In an interview with The New American, Shurtleff pointed out that the flagpole has flown the Chinese Communist flag, the Cuban Communist flag, the “gay” pride flag, and the transgender flag, as well as flags from numerous foreign countries. It flew the Vatican flag when the Pope held a religious service — Mass — on the Boston Commons.
It even flew the Turkish flag, which depicts the Islamic star and crescent.
But, said Shurtleff, “when our application was denied because we wanted to fly the Christian flag, we just simply could not let this go.” The discrimination against the group because it wanted to fly the Christian flag was so blatant and obvious that the group enlisted the assistance of Liberty Counsel, a non-profit legal group specializing in such assistance. “The city,” said Shurtleff, “would have approved our application if we had called it the Camp Constitution flag, according to Rooney, but the fact that we called it the Christian flag was anathema. And our application was denied, and we called off the celebration.”
Three non-profit law firms expressed interest in representing Shurtleff, and Liberty Counsel was chosen. Liberty Counsel filed a lawsuit on behalf of Boston resident Hal Shurtleff and his Christian civic organization, Camp Constitution, arguing that the city of Boston violated the First Amendment by censoring a private flag in a public forum merely because the application form referred to the flag as a “Christian flag.”
It added:
Under oath, the city official [Rooney] testified [that] the flag would have been approved if the application did not refer to it as a “Christian flag.” The word “Christian” on the application alone triggered the censorship…
His testimony revealed that if Camp Constitution had not referred to the flag on the application with the word “Christian,” it would not have been censored.
Liberty Counsel’s founder and chairman Mat Staver added:
We look forward to the U.S. Supreme Court hearing Boston’s unconstitutional discrimination against Camp Constitution’s Christian viewpoint. The city cannot deny the Christian flag because it is “Christian” and allow every other flag to fly on its flagpole.
There is a crucial difference between government endorsement of religion and private speech, which government is bound to respect.
Censoring religious viewpoints in a public forum where secular viewpoints are permitted is unconstitutional and this case will set a national precedent.
Prior to the Supreme Court agreeing to hear the case, the circuit court ruled against Shurtleff and Camp Constitution, claiming that the third flagpole belonged to the city and the city was therefore free to approve or deny its use. The appeals court affirmed, adding that the city was merely exercising its right to “government speech,” which was not subject to the First Amendment guarantee. Obama-appointee U.S. District Court Judge Denise Casper argued that the flagpole was city property, and flying a flag there was “government speech” and not private expression. Therefore, she held that flying a Christian flag was an unlawful endorsement of religion.

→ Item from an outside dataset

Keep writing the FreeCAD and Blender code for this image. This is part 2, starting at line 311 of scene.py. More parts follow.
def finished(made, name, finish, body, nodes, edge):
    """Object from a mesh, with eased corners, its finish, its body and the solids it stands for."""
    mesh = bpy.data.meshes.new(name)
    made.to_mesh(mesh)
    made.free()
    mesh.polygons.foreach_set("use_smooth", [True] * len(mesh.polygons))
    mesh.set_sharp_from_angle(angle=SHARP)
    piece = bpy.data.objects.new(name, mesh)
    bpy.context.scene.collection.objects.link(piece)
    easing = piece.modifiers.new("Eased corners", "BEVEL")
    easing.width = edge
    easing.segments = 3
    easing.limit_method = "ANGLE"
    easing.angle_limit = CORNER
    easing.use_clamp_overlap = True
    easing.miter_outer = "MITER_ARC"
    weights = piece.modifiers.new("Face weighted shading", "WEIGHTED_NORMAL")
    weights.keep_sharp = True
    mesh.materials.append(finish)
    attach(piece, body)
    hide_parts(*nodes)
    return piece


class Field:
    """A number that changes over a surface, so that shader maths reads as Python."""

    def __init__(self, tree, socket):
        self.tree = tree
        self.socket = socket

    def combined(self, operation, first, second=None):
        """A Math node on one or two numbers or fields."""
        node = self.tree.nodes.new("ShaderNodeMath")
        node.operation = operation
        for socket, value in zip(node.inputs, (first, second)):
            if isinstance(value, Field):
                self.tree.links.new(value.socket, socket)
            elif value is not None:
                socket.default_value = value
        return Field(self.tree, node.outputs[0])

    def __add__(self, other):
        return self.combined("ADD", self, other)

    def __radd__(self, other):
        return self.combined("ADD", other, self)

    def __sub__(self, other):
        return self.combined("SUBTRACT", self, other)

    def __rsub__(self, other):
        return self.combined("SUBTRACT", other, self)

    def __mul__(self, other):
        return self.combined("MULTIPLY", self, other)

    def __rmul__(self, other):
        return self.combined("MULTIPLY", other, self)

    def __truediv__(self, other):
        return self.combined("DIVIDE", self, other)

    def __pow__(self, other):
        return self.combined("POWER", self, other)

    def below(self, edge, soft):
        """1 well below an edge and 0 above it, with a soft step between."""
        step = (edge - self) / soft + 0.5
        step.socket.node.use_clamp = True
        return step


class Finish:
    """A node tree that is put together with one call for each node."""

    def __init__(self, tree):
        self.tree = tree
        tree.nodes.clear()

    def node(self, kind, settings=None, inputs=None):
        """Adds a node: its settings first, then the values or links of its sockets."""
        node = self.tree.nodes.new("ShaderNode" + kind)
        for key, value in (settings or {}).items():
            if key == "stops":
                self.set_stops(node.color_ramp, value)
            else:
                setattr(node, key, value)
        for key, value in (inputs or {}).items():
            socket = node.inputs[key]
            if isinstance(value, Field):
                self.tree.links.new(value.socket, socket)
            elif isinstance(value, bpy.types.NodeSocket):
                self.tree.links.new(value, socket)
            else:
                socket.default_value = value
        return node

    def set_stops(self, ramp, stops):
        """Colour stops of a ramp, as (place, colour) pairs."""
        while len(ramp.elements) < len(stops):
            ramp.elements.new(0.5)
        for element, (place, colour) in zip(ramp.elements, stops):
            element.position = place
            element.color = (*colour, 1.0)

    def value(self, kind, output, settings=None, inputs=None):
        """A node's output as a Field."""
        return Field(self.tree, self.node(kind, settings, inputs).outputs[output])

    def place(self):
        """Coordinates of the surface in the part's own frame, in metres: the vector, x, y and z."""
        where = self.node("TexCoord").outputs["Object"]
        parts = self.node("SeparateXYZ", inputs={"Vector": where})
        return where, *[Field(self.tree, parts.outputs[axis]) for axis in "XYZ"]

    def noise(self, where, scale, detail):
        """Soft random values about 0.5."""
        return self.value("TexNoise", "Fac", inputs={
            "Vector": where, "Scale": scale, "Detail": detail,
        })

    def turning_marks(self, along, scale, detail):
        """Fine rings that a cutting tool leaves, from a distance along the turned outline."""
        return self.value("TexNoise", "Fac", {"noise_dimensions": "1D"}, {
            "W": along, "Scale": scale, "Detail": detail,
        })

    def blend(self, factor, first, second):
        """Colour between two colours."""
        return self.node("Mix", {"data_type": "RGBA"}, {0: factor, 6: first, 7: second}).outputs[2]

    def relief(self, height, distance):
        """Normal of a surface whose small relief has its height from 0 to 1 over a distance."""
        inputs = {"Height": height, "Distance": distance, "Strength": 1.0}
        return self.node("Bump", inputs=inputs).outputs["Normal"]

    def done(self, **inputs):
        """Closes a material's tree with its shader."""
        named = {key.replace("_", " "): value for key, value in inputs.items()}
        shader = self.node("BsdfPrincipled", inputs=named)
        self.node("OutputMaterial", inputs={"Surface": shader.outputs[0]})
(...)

On appeal, U.S. Court of Appeals for the 1st District’s three-judge panel affirmed Casper’s decision. Judge Bruce Selya, a Reagan appointee, alleged that the display of all “three flags flying in close proximity communicates the symbolic unity of the three flags.”
Selya added:
The city has never before displayed such a flag and, as such, this pioneering elevation of an “important symbol” of the Christian heritage would come without [outside] the secular context [the city demands]….

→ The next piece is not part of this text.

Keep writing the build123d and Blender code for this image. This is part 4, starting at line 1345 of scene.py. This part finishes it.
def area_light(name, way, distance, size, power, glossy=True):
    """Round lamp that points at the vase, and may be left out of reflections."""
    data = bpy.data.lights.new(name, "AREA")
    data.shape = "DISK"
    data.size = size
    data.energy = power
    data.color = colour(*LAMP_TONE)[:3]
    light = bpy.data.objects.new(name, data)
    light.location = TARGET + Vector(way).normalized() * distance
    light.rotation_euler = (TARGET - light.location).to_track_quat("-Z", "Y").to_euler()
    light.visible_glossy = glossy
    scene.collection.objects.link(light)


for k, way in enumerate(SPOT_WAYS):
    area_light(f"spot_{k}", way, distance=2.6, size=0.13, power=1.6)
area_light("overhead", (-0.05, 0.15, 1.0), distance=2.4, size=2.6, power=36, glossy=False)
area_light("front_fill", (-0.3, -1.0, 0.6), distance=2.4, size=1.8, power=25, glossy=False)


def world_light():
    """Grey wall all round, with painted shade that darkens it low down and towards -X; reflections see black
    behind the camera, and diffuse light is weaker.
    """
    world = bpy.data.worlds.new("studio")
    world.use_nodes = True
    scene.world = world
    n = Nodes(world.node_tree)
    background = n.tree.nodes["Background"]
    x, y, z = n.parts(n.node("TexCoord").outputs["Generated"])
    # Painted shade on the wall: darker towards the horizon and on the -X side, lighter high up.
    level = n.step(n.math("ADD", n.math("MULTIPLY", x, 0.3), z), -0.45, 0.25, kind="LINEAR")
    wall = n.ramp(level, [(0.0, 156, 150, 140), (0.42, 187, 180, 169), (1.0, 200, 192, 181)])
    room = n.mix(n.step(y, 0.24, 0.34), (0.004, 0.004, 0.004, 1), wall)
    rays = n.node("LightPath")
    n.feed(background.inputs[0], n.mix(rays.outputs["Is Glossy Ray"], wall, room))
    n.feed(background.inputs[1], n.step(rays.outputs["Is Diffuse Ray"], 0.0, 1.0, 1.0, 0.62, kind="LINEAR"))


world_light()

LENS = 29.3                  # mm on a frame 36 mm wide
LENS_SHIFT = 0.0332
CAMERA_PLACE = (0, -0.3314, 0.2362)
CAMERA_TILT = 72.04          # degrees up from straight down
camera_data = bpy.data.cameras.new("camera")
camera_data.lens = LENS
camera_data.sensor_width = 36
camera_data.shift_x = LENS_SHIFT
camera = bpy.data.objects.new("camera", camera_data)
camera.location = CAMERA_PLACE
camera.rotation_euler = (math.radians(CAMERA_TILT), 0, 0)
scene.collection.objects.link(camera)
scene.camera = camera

The raising of the Christian flag thus would threaten to communicate and endorse a purely religious message on behalf of the city … therefore … the city’s establishment concerns are legitimate.

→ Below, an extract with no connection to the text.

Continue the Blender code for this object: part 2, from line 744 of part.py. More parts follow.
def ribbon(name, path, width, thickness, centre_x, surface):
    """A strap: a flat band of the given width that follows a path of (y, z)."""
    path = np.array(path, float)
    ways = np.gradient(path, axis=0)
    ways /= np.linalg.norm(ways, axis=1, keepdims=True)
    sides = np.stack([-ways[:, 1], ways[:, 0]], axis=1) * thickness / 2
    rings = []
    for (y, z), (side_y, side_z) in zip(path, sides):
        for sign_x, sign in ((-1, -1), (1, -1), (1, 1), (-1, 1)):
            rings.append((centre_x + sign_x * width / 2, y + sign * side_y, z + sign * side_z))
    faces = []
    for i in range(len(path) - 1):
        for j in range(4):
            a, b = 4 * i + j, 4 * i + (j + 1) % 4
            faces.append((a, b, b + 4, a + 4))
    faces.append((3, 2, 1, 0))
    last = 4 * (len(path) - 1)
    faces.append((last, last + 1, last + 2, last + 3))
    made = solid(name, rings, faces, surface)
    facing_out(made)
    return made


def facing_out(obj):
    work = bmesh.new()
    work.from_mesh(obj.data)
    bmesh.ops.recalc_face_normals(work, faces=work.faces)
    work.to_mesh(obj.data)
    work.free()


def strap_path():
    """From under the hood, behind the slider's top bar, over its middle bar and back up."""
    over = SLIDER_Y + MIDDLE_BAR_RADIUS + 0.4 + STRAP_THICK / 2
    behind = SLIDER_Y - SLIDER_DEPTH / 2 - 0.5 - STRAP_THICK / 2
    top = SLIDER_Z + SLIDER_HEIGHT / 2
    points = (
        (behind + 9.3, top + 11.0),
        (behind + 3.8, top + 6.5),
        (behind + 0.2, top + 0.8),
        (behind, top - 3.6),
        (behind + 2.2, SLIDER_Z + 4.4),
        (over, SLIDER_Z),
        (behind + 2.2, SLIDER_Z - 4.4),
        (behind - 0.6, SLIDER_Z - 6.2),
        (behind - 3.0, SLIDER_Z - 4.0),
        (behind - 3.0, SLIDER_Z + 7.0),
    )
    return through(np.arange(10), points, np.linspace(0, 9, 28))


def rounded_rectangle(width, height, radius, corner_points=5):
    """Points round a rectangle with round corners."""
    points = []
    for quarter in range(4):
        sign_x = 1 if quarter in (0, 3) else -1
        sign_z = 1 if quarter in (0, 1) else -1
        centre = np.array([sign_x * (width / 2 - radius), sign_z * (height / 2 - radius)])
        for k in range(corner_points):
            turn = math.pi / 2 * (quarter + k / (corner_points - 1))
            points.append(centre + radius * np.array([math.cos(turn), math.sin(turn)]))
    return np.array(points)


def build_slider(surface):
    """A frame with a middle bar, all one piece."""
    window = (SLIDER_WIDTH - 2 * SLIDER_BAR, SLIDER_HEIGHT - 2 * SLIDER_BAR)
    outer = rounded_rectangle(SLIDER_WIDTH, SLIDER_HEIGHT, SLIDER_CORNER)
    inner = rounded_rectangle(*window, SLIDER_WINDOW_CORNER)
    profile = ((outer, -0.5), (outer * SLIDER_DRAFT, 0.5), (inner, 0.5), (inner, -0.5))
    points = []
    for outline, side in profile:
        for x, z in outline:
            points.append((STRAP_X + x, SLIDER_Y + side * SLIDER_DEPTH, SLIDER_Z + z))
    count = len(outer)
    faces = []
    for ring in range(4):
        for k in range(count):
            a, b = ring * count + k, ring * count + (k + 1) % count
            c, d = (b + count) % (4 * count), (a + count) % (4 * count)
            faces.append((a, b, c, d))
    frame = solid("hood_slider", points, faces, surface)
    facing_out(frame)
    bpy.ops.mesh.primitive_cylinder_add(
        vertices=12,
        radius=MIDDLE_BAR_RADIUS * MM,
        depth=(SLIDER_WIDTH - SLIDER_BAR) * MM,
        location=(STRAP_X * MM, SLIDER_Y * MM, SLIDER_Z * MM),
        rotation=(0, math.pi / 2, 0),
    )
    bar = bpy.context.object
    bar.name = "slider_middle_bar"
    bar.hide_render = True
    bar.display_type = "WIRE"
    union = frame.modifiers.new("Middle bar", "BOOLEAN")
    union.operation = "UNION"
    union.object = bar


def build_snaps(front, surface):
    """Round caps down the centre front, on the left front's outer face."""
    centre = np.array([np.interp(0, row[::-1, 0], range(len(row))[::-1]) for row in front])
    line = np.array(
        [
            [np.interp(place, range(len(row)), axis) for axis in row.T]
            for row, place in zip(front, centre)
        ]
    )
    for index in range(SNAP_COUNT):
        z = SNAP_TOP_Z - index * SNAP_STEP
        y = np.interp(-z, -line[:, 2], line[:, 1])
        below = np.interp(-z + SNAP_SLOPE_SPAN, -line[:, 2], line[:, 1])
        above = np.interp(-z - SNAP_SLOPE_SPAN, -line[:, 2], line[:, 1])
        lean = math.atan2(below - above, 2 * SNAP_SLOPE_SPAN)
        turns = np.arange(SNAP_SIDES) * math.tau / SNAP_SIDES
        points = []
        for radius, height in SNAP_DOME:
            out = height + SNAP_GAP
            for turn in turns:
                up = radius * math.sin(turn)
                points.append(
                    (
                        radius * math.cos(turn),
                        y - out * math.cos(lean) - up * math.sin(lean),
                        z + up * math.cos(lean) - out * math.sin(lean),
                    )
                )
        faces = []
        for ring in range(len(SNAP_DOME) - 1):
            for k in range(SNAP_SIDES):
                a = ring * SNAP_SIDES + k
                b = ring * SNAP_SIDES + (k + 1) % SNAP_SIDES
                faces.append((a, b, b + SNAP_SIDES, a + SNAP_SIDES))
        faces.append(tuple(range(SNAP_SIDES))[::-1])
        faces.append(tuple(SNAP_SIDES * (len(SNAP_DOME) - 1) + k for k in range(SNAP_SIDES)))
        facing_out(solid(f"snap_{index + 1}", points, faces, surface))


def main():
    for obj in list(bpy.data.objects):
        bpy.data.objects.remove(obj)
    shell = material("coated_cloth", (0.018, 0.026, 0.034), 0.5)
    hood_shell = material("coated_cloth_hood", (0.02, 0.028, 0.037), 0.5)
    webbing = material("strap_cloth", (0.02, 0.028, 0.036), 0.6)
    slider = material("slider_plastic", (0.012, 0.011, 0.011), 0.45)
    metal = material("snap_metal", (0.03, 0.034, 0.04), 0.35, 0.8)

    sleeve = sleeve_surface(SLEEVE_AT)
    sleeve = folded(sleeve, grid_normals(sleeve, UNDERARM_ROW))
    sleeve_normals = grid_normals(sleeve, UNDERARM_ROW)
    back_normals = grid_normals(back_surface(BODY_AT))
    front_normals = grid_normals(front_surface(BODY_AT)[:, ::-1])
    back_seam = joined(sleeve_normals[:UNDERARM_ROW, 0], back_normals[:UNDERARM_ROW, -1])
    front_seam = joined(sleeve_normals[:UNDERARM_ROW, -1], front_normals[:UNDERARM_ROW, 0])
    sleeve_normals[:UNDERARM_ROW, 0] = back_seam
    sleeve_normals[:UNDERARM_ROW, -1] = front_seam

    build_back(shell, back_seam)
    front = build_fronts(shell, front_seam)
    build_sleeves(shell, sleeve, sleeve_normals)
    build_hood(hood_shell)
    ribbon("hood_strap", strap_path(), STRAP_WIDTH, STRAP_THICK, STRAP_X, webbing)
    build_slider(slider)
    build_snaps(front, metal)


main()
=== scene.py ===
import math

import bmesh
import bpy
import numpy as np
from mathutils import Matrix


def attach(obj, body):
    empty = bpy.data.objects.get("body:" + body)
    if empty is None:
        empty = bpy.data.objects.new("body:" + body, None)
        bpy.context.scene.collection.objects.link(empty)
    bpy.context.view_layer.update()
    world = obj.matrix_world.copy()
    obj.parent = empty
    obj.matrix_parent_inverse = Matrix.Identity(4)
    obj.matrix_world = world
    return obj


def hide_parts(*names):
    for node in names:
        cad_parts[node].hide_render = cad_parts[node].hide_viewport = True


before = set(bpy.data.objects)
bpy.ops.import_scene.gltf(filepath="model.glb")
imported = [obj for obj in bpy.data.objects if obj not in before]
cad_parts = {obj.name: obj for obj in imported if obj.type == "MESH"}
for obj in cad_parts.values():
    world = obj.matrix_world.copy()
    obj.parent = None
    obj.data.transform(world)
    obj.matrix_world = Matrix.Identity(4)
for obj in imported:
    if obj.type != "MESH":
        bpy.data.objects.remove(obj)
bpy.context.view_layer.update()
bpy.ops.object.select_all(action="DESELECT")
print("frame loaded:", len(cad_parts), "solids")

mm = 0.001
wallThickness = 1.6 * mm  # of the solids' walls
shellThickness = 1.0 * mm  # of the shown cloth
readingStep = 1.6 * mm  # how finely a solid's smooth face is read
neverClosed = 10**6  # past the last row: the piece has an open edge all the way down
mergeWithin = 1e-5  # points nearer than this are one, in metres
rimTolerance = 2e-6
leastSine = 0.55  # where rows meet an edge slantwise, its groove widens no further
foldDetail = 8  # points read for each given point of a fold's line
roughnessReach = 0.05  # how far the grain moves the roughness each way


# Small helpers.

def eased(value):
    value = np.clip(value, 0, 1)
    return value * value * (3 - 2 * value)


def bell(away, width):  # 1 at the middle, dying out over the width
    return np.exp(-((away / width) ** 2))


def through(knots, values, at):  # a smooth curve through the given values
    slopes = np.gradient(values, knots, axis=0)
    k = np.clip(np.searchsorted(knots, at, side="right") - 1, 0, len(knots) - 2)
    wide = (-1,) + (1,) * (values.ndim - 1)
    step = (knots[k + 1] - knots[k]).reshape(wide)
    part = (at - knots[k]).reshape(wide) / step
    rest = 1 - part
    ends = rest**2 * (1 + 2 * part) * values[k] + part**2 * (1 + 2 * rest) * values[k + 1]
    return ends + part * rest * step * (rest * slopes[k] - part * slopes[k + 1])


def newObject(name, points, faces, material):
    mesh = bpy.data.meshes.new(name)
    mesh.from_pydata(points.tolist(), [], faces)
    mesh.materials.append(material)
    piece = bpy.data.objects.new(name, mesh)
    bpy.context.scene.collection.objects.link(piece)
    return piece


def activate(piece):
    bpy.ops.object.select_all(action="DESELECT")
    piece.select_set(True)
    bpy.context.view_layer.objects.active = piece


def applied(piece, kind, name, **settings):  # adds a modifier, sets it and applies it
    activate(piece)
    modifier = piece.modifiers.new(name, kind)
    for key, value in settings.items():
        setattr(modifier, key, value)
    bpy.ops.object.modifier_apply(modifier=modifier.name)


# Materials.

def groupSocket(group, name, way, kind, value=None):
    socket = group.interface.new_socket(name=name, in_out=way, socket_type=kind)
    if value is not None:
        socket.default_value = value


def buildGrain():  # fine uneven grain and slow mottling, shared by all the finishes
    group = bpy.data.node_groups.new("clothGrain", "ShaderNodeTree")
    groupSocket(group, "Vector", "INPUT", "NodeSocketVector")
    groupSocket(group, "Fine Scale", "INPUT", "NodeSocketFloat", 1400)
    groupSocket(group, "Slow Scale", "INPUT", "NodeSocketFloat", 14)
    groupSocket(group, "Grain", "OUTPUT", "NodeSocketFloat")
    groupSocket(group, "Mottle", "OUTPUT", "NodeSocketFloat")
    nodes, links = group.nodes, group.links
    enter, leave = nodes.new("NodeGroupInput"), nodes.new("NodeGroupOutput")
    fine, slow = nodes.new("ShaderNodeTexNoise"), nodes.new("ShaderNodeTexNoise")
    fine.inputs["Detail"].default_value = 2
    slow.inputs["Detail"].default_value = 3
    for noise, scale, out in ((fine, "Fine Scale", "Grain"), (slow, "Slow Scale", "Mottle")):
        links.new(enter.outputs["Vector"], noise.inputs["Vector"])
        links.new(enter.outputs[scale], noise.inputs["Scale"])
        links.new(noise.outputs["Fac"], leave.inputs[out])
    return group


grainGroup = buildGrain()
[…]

The high court will hear oral arguments after the first of the year and issue its opinion next June.
It must be noted that Hal Shurtleff is a former field staff member of The John Birch Society as well as a life member who credits The JBS for helping him have a knowledge and appreciated of the U.S. Constiutution.
Is flying a Christian flag on government property unconstitutional? Hats off to the folks at Camp Constitution for getting such an important case all the way to the U.S. Supreme Court!